Concatenate the unique combinations with the 1 or 0. Remove records starting with 0.

=B2&A2

Remove the 1s.

=RIGHT(E3, LEN(E3) - 1)

Identify and list unique intersection combinations.

=UNIQUE(G2:G111293)

Count occurrences of unique combinations.

=COUNTIF($G$2:$G$111291,$I2)

Get the count of the unique combination occurring most often.

=MAX($K$2:$K$91166)

Identify the most occurring unique combination.

=INDEX($I$2:$I$238422, MATCH(MAX($K$2:$K$238422), $K$2:$K$238422, 0))

For further EDA, a discovery of how many occurrences of each matching factor count. i.e. There were 8461 unique intersection combinations that had 2 matching factors, 2159 that had 3 matching factors, on down to the single most-occurring unique combination (30).

=SORT(UNIQUE($K$2:$K$91166))

=COUNTIF($K$2:$K$91166,$P7)

A Return to Seasonality

Returning to the seasonality elephant in the room from the line chart at the beginning of this project, we now have a better understanding of the contributing factors.

There was unexplained seasonality. Why?

This stacked bar chart stacks the contributing factors inside each month. The chart only includes 2021 and 2022 collisions (year over year) so as not to skew January-March.

Disappointing. Nothing stands out, visually, as the proximate cause of the 2-year December low June high differential of 15.6% (stated earlier.) All months' contributing factors increase pretty proportionately and uniformly.

So that elephant is still in the room.

If you would learn how to be disappointed without being discouraged, you need never be defeated. ~Robert Schuller

Analytical Thinking Begets Regrets

I could have taken analysis further with Excel, aggregating and grouping by season—winter, spring, summer, and fall—but I don't think the juice will be worth the squeeze.

That could have also involved calculating the frequency of collisions for each contributing factor within each season, but again, the stacked chart already tells this much of the story.

Statistical analysis? Now that's super juicy! Performing statistical tests to identify correlations between contributing factors and seasonality is promising. For example, using correlation coefficients or regression analysis to quantify the strength and direction of the relationship between each contributing factor and seasonal variations in collision frequencies.

And considering time series analysis techniques such as seasonal decomposition or Fourier analysis to decompose the collision data into seasonal components and identify patterns is definitely called for.

So, stay tuned. I'll circle back when I get statistical analysis firmly under my belt.

Conclusion

"Big City Collisions and Big Elephants in the Room" represents a sophisticated dive into urban traffic collision dynamics using data-driven analysis and visualization techniques. This portfolio project showcases an array of insights gleaned from the analysis of collision data from New York City, providing a comprehensive understanding of the factors influencing collision occurrences.

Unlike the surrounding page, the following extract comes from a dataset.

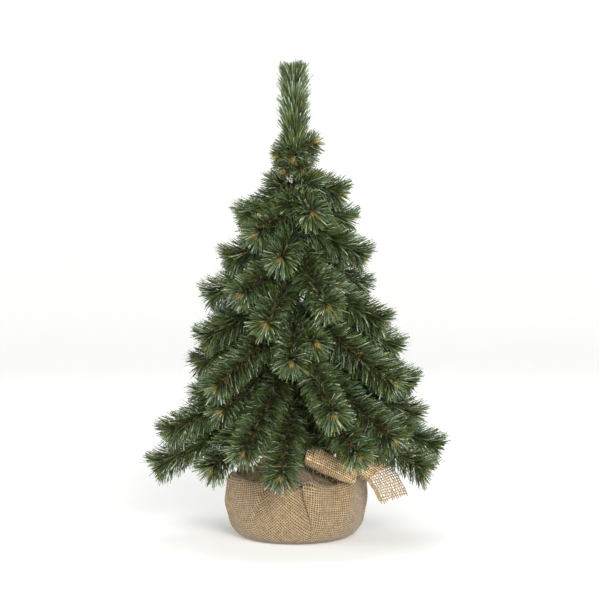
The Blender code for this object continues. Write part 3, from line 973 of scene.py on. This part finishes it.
class TREE_OT_trunk(bpy.types.Operator):
    """Finishes of the rod, the tape and the hidden pieces of the base"""
    bl_idname = "tree.trunk"
    bl_label = "Trunk and base"

    def execute(self, context):
        finishes = {
            # Crepe paper tape: dark, matt, with fine crinkles
            "trunk_tape": patterned("crepe_paper_tape", 0.85, "#241a10", "#3b2b1b", 700, 0.3 * MM),
            # Drawn steel rod with a thin dull skin
            "trunk_rod": patterned("drawn_steel_rod", 0.4, "#77736c", "#97928a", 300, 0.05 * MM,
                                   metallic=1.0),
            # Cast cement: pale grey with sand grains about a millimetre across
            "cement_weight": patterned("cast_cement", 0.95, "#8c8881", "#b4b0a8", 900, 0.5 * MM),
            # Moulded polypropylene, black with a fine spark-eroded grain
            "base_bowl": patterned("moulded_polypropylene", 0.5, "#161616", "#242424", 1200, 0.1 * MM),
            # Annealed binding wire, dark from its oxide
            "neck_tie": patterned("annealed_binding_wire", 0.5, "#3b3a38", "#5a5856", 500,
                                  0.05 * MM, metallic=1.0),
        }
        for name, material in finishes.items():
            node = frame["nodes"][name]
            if not node.material_slots:
                node.data.materials.append(material)
            node.material_slots[0].material = material
        return {'FINISHED'}


class TREE_OT_sack(bpy.types.Operator):
    """Round of burlap gathered up round the base"""
    bl_idname = "tree.sack"
    bl_label = "Sack"

    def execute(self, context):
        make_sack(context.scene.tree_jute)
        return {'FINISHED'}


class TREE_OT_ribbon(bpy.types.Operator):
    """Burlap ribbon with its band, loops, knot and frayed tail"""
    bl_idname = "tree.ribbon"
    bl_label = "Ribbon"

    def execute(self, context):
        make_ribbon(context.scene.tree_jute)
        return {'FINISHED'}


STEPS = (TREE_OT_camera, TREE_OT_stage, TREE_OT_trunk, TREE_OT_branches, TREE_OT_sack, TREE_OT_ribbon)


class TREE_PT_panel(bpy.types.Panel):
    bl_label = "Tabletop Tree"
    bl_idname = "TREE_PT_panel"
    bl_space_type = 'VIEW_3D'
    bl_region_type = 'UI'
    bl_category = "Tree"

    def draw(self, context):
        for step in STEPS:
            self.layout.operator(step.bl_idname)
        for group in (context.scene.tree_brush, context.scene.tree_jute, context.scene.tree_stage):
            box = self.layout.box()
            for name in group.__annotations__:
                box.prop(group, name)


CLASSES = (BrushSettings, JuteSettings, StageSettings, *STEPS, TREE_PT_panel)


def register():
    for item in CLASSES:
        bpy.utils.register_class(item)
    bpy.types.Scene.tree_brush = PointerProperty(type=BrushSettings)
    bpy.types.Scene.tree_jute = PointerProperty(type=JuteSettings)
    bpy.types.Scene.tree_stage = PointerProperty(type=StageSettings)


def unregister():
    del bpy.types.Scene.tree_brush, bpy.types.Scene.tree_jute, bpy.types.Scene.tree_stage
    for item in reversed(CLASSES):
        bpy.utils.unregister_class(item)


def main():
    register()
    bpy.ops.tree.camera()
    bpy.ops.tree.stage()
    bpy.ops.tree.trunk()
    bpy.ops.tree.branches()
    bpy.ops.tree.sack()
    bpy.ops.tree.ribbon()


if __name__ == "__main__":
    main()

The project demonstrates proficiency in Excel skills, including data manipulation, PivotTable and PivotChart creation, and advanced formula usage. Through the meticulous construction of interactive dashboards, insightful charts, and compelling narratives, the project effectively communicates complex findings to stakeholders.

While the analysis sheds light on temporal trends, contributing factors, severity factors, and location correlations, it also highlights areas for further exploration. The project acknowledges the presence of unexplained seasonality in collision occurrences, hinting at the potential for deeper statistical analysis to uncover underlying patterns and correlations.

Overall, "Big City Collisions and Big Elephants in the Room" presents a compelling narrative of urban traffic safety, showcasing analytical thinking, technical proficiency, and a commitment to continuous improvement. As the project evolves, further exploration through statistical analysis promises to unlock deeper insights into the complex dynamics of urban traffic collisions.

Final Thought

Through this project, we've only scratched the surface of understanding the intricate dynamics of urban traffic collisions. Further analysis holds the promise of uncovering hidden patterns and correlations, ultimately paving the way for targeted interventions to enhance urban traffic safety.